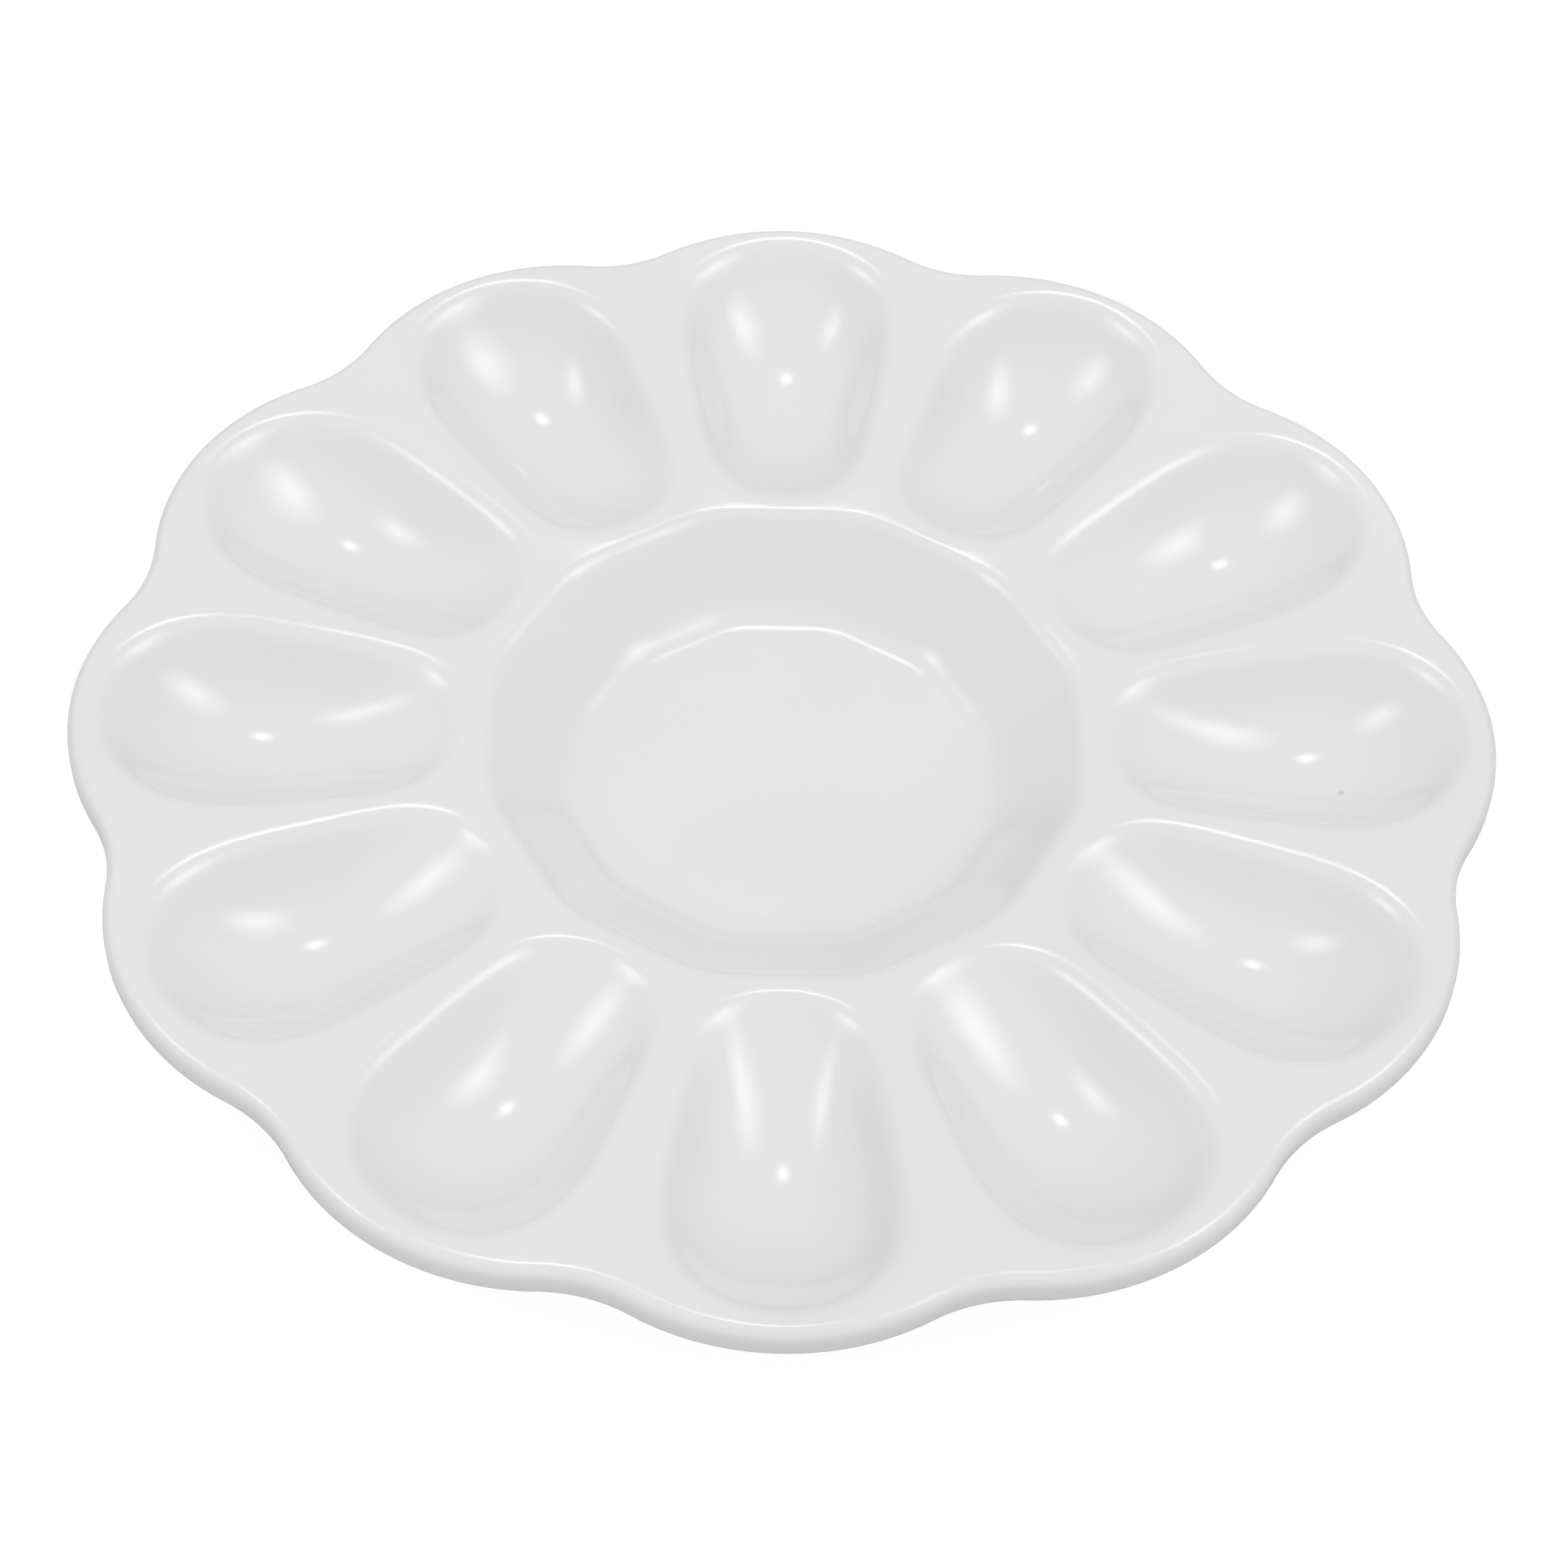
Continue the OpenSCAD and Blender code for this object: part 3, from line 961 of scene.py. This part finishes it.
def light(name, azimuth, elevation, distance, width, height, radiance):
    """An oval light that faces the platter, as bright as its radiance from any distance."""
    data = bpy.data.lights.new(name, "AREA")
    data.shape = "ELLIPSE"
    data.size, data.size_y = width, height
    # an oval is pi / 4 of its box, and a matt light sends out pi times its radiance
    data.energy = radiance * math.pi * width * height * math.pi / 4
    a, e = math.radians(azimuth), math.radians(elevation)
    back = spin @ Vector((math.sin(a) * math.cos(e), math.cos(a) * math.cos(e), math.sin(e)))
    item = new_object(name, data)
    item.location = AIM + back * distance
    item.rotation_mode = "QUATERNION"
    item.rotation_quaternion = (-back).to_track_quat("-Z", "Y")


def lamp(name, azimuth, elevation, distance, width, height, radiance):
    for number, (size, share) in enumerate(LIGHTS_IN_LAMP):
        away = distance + LIGHT_STEP * number
        part, strength = f"{name}_{number}", radiance * share
        light(part, azimuth, elevation, away, width * size, height * size, strength)
    print(f"{name}: {len(LIGHTS_IN_LAMP)} lights, {distance:g} m away")


lamp("back_lamp", -1.1, 57.6, distance=6.0, width=0.85, height=0.85, radiance=7.5)
lamp("left_lamp", -63.1, 62.6, distance=4.0, width=1.8, height=1.4, radiance=3.6)
lamp("right_lamp", 61.4, 63.6, distance=4.0, width=2.5, height=1.9, radiance=3.9)

# %% [markdown]
# ## The room
# The rest of the light comes softly from all round, as in a white studio: more from above, and a
# little more from the viewer's side. The camera sees the room as plain white.

# %% Light the room
ROOM_LIGHT = {"low": 0.05, "high": 0.55, "to_low": 0.41, "to_high": 0.885}
MORE_IN_FRONT = 0.16

world = bpy.data.worlds.new("white_room")
bpy.context.scene.world = world
world.use_nodes = True
tree = world.node_tree
tree.nodes.clear()
to_sky = add(tree, "ShaderNodeTexCoord").outputs["Object"]
parts = add(tree, "ShaderNodeSeparateXYZ", {"Vector": to_sky}).outputs
front = maths(tree, "MULTIPLY_ADD", parts["Y"], -MORE_IN_FRONT, 1.0)
strength = maths(tree, "MULTIPLY", ramp(tree, parts["Z"], **ROOM_LIGHT), front)
soft, plain = (
    add(tree, "ShaderNodeBackground", {"Color": WHITE, "Strength": level}).outputs[0]
    for level in (strength, 1.0)
)
by_camera = add(tree, "ShaderNodeLightPath").outputs["Is Camera Ray"]
add(tree, "ShaderNodeOutputWorld", {"Surface": either(tree, by_camera, soft, plain)})
bpy.context.scene.view_settings.view_transform = "Standard"
print(f"{world.name}: {len(tree.nodes)} nodes")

+---+

**Aim:**
Using the listing above, reproduce each line without omission.

**Exercise result:**
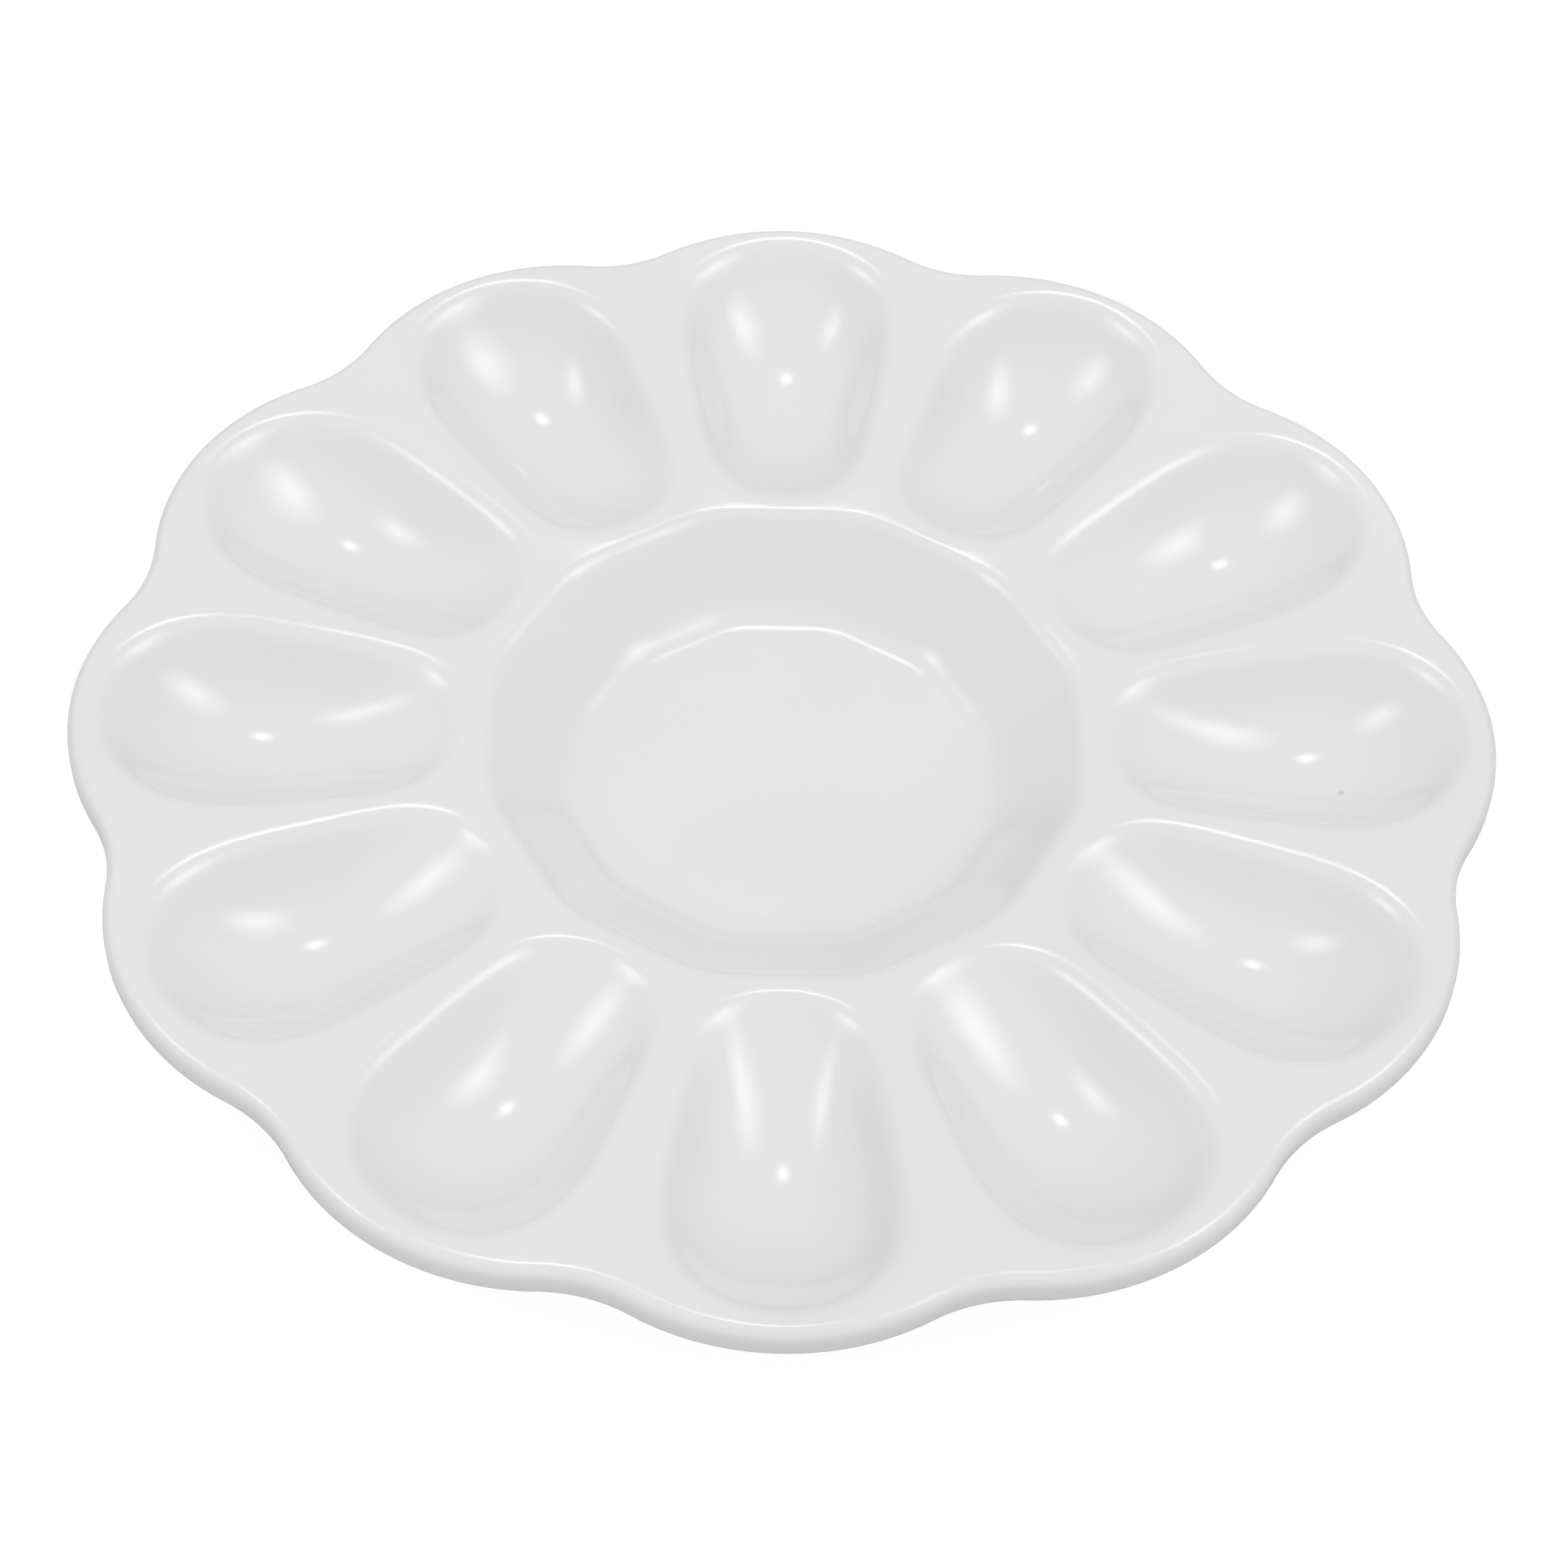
Continue the OpenSCAD and Blender code for this object: part 3, from line 961 of scene.py. This part finishes it.
def light(name, azimuth, elevation, distance, width, height, radiance):
    """An oval light that faces the platter, as bright as its radiance from any distance."""
    data = bpy.data.lights.new(name, "AREA")
    data.shape = "ELLIPSE"
    data.size, data.size_y = width, height
    # an oval is pi / 4 of its box, and a matt light sends out pi times its radiance
    data.energy = radiance * math.pi * width * height * math.pi / 4
    a, e = math.radians(azimuth), math.radians(elevation)
    back = spin @ Vector((math.sin(a) * math.cos(e), math.cos(a) * math.cos(e), math.sin(e)))
    item = new_object(name, data)
    item.location = AIM + back * distance
    item.rotation_mode = "QUATERNION"
    item.rotation_quaternion = (-back).to_track_quat("-Z", "Y")


def lamp(name, azimuth, elevation, distance, width, height, radiance):
    for number, (size, share) in enumerate(LIGHTS_IN_LAMP):
        away = distance + LIGHT_STEP * number
        part, strength = f"{name}_{number}", radiance * share
        light(part, azimuth, elevation, away, width * size, height * size, strength)
    print(f"{name}: {len(LIGHTS_IN_LAMP)} lights, {distance:g} m away")


lamp("back_lamp", -1.1, 57.6, distance=6.0, width=0.85, height=0.85, radiance=7.5)
lamp("left_lamp", -63.1, 62.6, distance=4.0, width=1.8, height=1.4, radiance=3.6)
lamp("right_lamp", 61.4, 63.6, distance=4.0, width=2.5, height=1.9, radiance=3.9)

# %% [markdown]
# ## The room
# The rest of the light comes softly from all round, as in a white studio: more from above, and a
# little more from the viewer's side. The camera sees the room as plain white.

# %% Light the room
ROOM_LIGHT = {"low": 0.05, "high": 0.55, "to_low": 0.41, "to_high": 0.885}
MORE_IN_FRONT = 0.16

world = bpy.data.worlds.new("white_room")
bpy.context.scene.world = world
world.use_nodes = True
tree = world.node_tree
tree.nodes.clear()
to_sky = add(tree, "ShaderNodeTexCoord").outputs["Object"]
parts = add(tree, "ShaderNodeSeparateXYZ", {"Vector": to_sky}).outputs
front = maths(tree, "MULTIPLY_ADD", parts["Y"], -MORE_IN_FRONT, 1.0)
strength = maths(tree, "MULTIPLY", ramp(tree, parts["Z"], **ROOM_LIGHT), front)
soft, plain = (
    add(tree, "ShaderNodeBackground", {"Color": WHITE, "Strength": level}).outputs[0]
    for level in (strength, 1.0)
)
by_camera = add(tree, "ShaderNodeLightPath").outputs["Is Camera Ray"]
add(tree, "ShaderNodeOutputWorld", {"Surface": either(tree, by_camera, soft, plain)})
bpy.context.scene.view_settings.view_transform = "Standard"
print(f"{world.name}: {len(tree.nodes)} nodes")